This story about Elle Fanning first appeared in The Limited Series/Movies issue of TheWrap’s awards magazine.
There is an astonishing moment late in Hulu’s limited series “The Girl From Plainville” in which Elle Fanning seems to simultaneously twist her face into the masks representing comedy and tragedy, the perfect distillation of her character’s shattered psyche. The fact that she does so in reaction to an extended fantasy sequence involving a high school show choir performing Wheatus’ 22-year-old one-hit wonder “Teenage Dirtbag” makes it all the more impressive.
Based on the 2014 death of Conrad Roy and the subsequent involuntary manslaughter trial of his girlfriend, Michelle Carter, “The Girl From Plainville” seeks to demystify a case primarily defined by tabloid headlines screaming about the dangers of texting and her manipulation that may have led to his suicide. It brings nuance to its portrayal of the complicated relationship between the teens.
In taking the role of Michelle, Fanning was offered an opportunity to delve into a complicated character who, while infamous to the world at large, felt largely unknown, particularly with regard to Michelle’s own psychological issues. “It felt like a version of mental health that we hadn’t seen,” Fanning said. “And it’s seven years of her life, so she’s definitely in different phases at different times and showing growth, but also isolation. I think she was so alone and so desperate for attention.
“There’s probably no one in the world more dramatic than a teenage girl,” she added. “But it’s amplified in her case.”
The actress isn’t kidding, particularly with regard to just how Michelle’s dramatics are handled in the series, which features several musical fantasy sequences—like the one set to “Teenage Dirtbag”—where the character’s obsession with the TV series “Glee” bleeds into her reality. In one moment, Fanning and co-star Colton Ryan (who portrays Roy) break into an elaborate musical number, performing REO Speedwagon’s “Can’t Fight This Feeling” in the middle of a public street.
“We were all very close on set, but the set was very intense,” Fanning said of filming the scene. “But that day was a very bright day for the crew. And it was kind of a breath of fresh air because we’re always sad and crying. It’s very emotional, but that day was just really fun.”

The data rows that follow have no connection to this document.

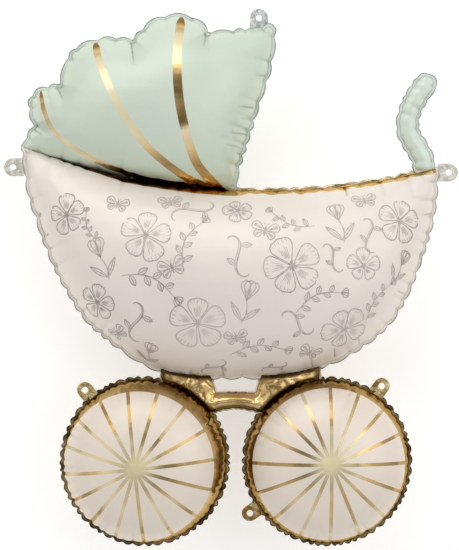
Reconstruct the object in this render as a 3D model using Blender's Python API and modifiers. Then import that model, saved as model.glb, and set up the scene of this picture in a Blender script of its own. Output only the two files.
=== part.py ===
"""Baby carriage foil balloon: one welded foil envelope, blown up, lying on its back.

Metres, +Z up. The front of the carriage faces +Z, its hood is towards +Y and its handle towards +X.
The outlines are drawn in a flat frame whose origin is halfway between the wheel hubs; the finished
envelope is then moved so that the middle of its box stands over the origin, at the floor.
"""

import math

import bmesh
import bpy
import numpy as np
from mathutils.geometry import delaunay_2d_cdt

# Foil
SEAM_WIDTH = 0.0055
FOIL_THICKNESS = 0.001
FULLNESS = 1.2
REST_FLAT_DEPTH = 0.007

# Bassinet: the long tub of the carriage. Its rim is also the weld under the hood.
RIM_LENGTH = 0.618
RIM_RISE = 0.032
RIM_SAG = 0.049
RIM_HEIGHT_OVER_HUBS = 0.4545
TUB_DEPTH = 0.3265
TUB_MIDDLE_X = -0.008

# Hood
HOOD_WIDTH = 0.372
HOOD_HEIGHT = 0.192
HOOD_REACH = 0.512

# Handle
HANDLE_HEIGHT = 0.131
HANDLE_LEAN = 0.0245
HANDLE_HALF_WIDTH = 0.012
HANDLE_RIM_SHARE = 0.969

# Wheels
WHEEL_RADIUS = 0.1215
WHEEL_SPACING = 0.273

# Chassis between the tub and the wheels
CHASSIS_SEAM_WIDTH = 0.003
CHASSIS_TOP_WIDTH = 0.250
CROSSBAR_TOP_HEIGHT = 0.1025
CROSSBAR_DEPTH = 0.0225
CROSSBAR_SPAN = 0.066
CROSSBAR_END_DROP = 0.006
WINDOW_TOP_WIDTH = 0.0800
WINDOW_BOTTOM_WIDTH = 0.0600

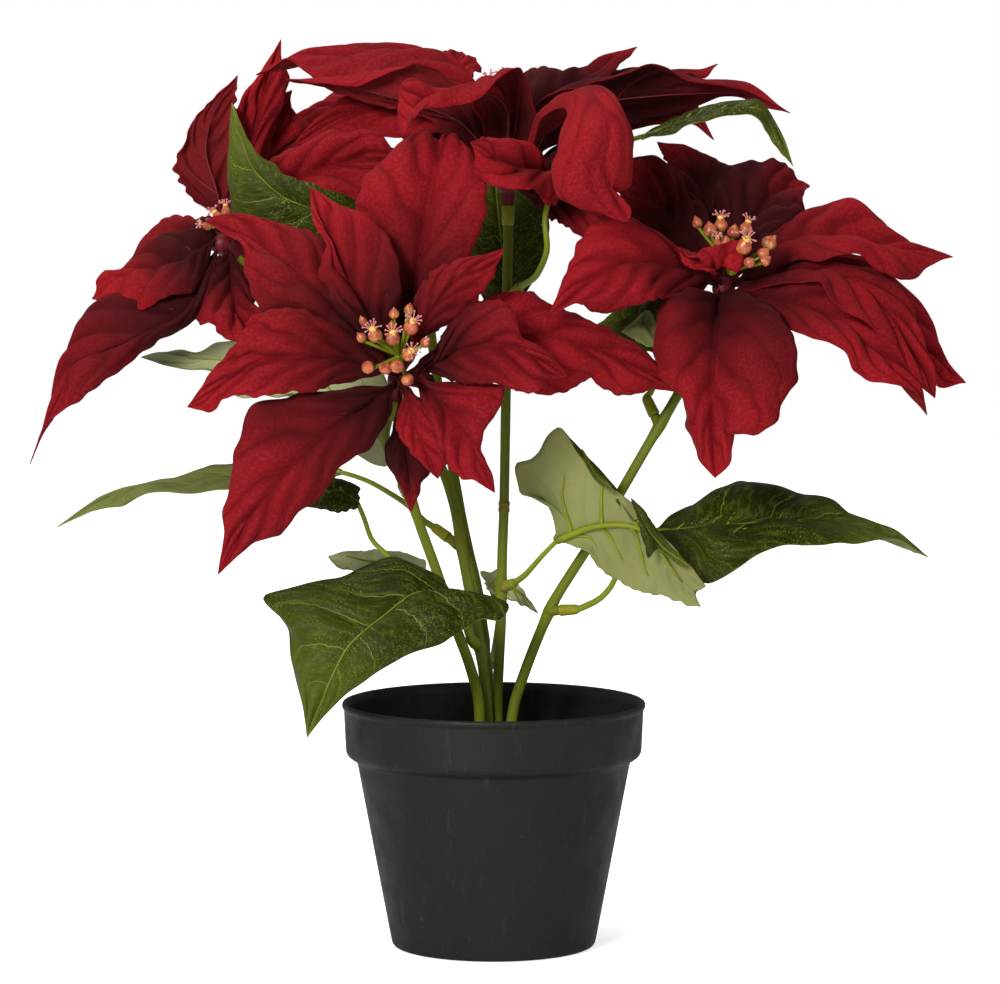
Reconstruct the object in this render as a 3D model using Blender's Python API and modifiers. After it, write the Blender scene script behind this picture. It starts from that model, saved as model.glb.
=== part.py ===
"""An artificial poinsettia in its 12 cm pot: five fabric blooms and thirteen leaves on five moulded stems.

Metres, +Z up. The origin is the centre of the pot's base and -Y is the front.
"""

import math

import bmesh
import bpy
import numpy as np
from mathutils import Vector

MM = 0.001
GAP = 0.3  # clearance between touching pieces, in millimetres like every size below

POT_RIM_DIAMETER = 120.4
POT_BASE_DIAMETER = 80.5
POT_HEIGHT = 97.7
POT_BAND_HEIGHT = 20.0
POT_BAND_RADIUS = 59.2
POT_SHOULDER_RADIUS = 53.8
POT_LIP_HEIGHT = 3.0
POT_WALL = 1.6
POT_STEPS = 32
FILLER_TOP = 73.0

STEM_RADIUS = 2.0
STEM_RESOLUTION = 2
PEG_RESOLUTION = 1
STEM_STEP = 15.0
PEG_RADIUS = 1.3
PEG_LENGTH = 5.0
SOCKET_RADIUS = PEG_RADIUS + GAP
SOCKET_DEPTH = PEG_LENGTH + 0.4
SLEEVE_RADIUS = 2.3
SLEEVE_LENGTH = 8.0
STUB_LENGTH = 3.0
STUB_RADIUS = 1.85
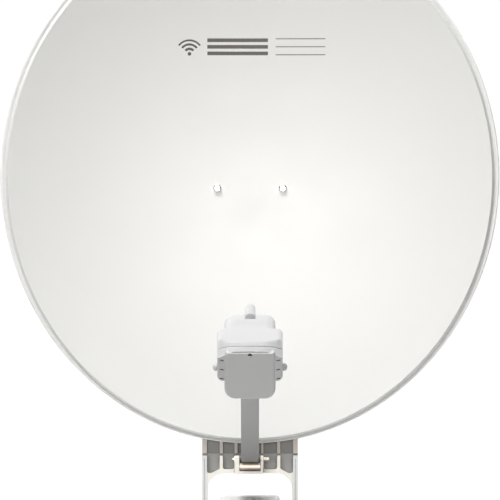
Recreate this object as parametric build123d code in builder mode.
from build123d import *
import math
import os

os.makedirs("parts", exist_ok=True)

# Millimetres. Z up, X to the right, Y towards the back; the reflector faces -Y.
# The origin is the centre of the base plate's underside, on the azimuth axis.

# ---- Reflector ----
dish_half_width = 425.0
rim_width = 12.5
aperture_radius = dish_half_width - rim_width
offset_tilt = 21.0
vertex_gap = 27.5
skin = 1.5
dish_bottom = 268.6
rim_front = -8.0
rim_step = 6.0
rim_crest = 6.0
hem_depth = 4.0

# ---- Elevation shaft and lift frame ----
shaft_height = 130.0
shaft_radius = 10.0
leg_outer = 81.6
leg_thickness = 10.0
leg_inner = leg_outer - leg_thickness
shaft_half_length = leg_outer + 1.0
leg_hub_radius = 24.0
frame_front = -14.0
frame_back = 22.0
web = 4.0
frame_top = dish_bottom - 20.4
arch_top = dish_bottom - 50.3
arch_corner = 26.0
bracket_bottom = dish_bottom - 17.0
bracket_front = 3.5
bracket_top = dish_bottom + 470.0
dish_bolt_x = 56.0
dish_bolt_height = dish_bottom + 435.4
dish_bolt_radius = 4.0
pad_height = dish_bottom + 62.0
lap_top = dish_bottom + 8.0
lap_screw = dish_bottom - 5.0
back_gap = 4.0
bracket_depth = 96.0

# ---- Hinge of the feed arm ----
hinge_y = -20.0
hinge_height = dish_bottom - 26.4
pin_radius = 3.0
ear_inner = 18.1
ear_left = 26.4
ear_right = 22.8
ear_front = -53.0
channel_floor = dish_bottom - 46.0
stop_y = -45.0
stop_radius = 6.85
stop_pin_radius = 3.0
bush_radius = 5.0
arm_width = 30.0
arm_depth = 20.0
arm_wall = 1.6
arm_start = 10.0
foot_length = 46.0
arm_landing = 40.32

# ---- Feed casing ----
feed_tilt = 22.0
casing_width = 83.0
casing_height = 94.5
casing_length = 133.0
casing_corner = 17.0
casing_wall = 2.5
bevel_length = 20.0
bevel_height = 11.5
hood_length = 71.5
hood_width = 106.0
hood_bottom = 29.0
hood_skin = 3.2
hood_split = casing_height - 5.8
seal_width = 1.5
horn_reach = 17.0
horn_radius = 28.0
neck_radius = 13.0
skew_module = 1.0
skew_gear_teeth = 48
skew_pinion_teeth = 12
boot_radius = 8.85
boot_start = 110.3
boot_end = 152.0
side_screw_station = 30.0
side_screw_height = 40.7

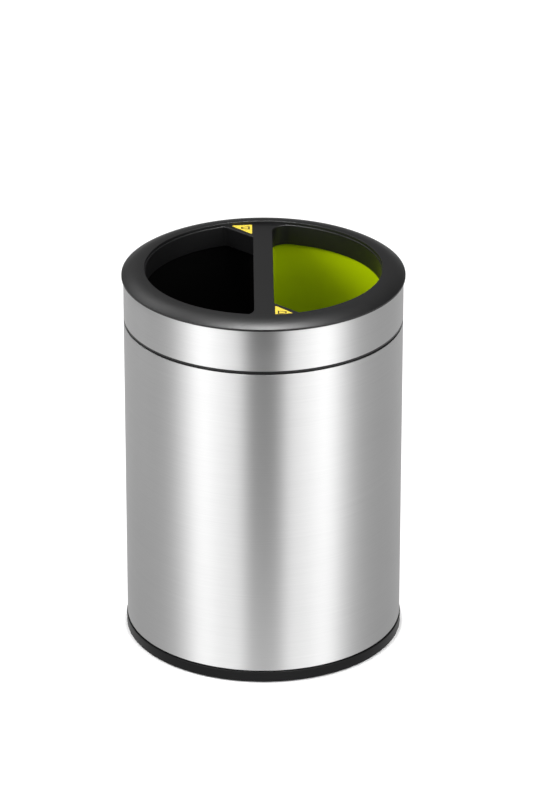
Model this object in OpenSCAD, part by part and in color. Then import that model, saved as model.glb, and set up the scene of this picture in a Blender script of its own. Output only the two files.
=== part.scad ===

Throughout the series, these fantasies serve as a convenient reminder that the project is an adaptation of real-life events and not a journalistic record. Consulting producers on the show include Erin Lee Carr, who directed the documentary “I Love You, Now Die: The Commonwealth Vs. Michelle Carter,” and Jesse Barron, whose reporting on the case served as an important backbone to the series. But there are many unknowable factors that must be left open to interpretation.
“Jesse lived in the town during the trial and would interview friends and family and we had access to a lot of truths,” Fanning explained. “But her character as a person, there was not much available. I had the video from the courtroom, but that’s very physical. She doesn’t testify or speak.”
As for the burden of playing a real person, “of course you feel responsibility,” she said. “It crosses your mind because this is a living person. I’m sure if I watched a story of my life, I’d be like, ‘That’s nothing like what it was or who I am.’ We try our best, but I think we were more interested in getting the message across and making (the characterization) fit in the show.”
Part of that characterization focuses on long stretches in which Michelle doesn’t speak, specifically during her trial. In those scenes, Fanning had to rely exclusively on her face and body. “I will say it was kind of a relief after ‘The Great,’” she admitted. “I was like, ‘I don’t have to memorize any lines? This is great!’ So there was a sweet relief in it.
“Also, as a child actor, I will say I’m very practiced in observing, because when you’re a kid in movies, you’re always the person that’s there to watch the other people do the fun stuff.”
In “The Great,” Hulu’s anti-historical comedy, Fanning plays Catherine, Empress of All Russia, the person who actually gets to do all the fun stuff. With production beginning on the show’s third season in a matter of weeks, Fanning lit up when talking about it. “Catherine is the most special character I’ve ever played, for sure,” Fanning said. “And I feel that I’ve grown through playing her. I’m a more assertive person. I’ve grown through navigating the world that she’s navigating. And I know that there might not be another character that comes along that’s as amazing as she is. She really gets to do it all.”
And while Fanning might not encounter another character as special to her as Catherine, the bright side is that she did rule Russia for more than 30 years. Would she consider returning in a few decades to finish out Catherine’s reign?
“God, wouldn’t that be cool?” she said. “I would do that.”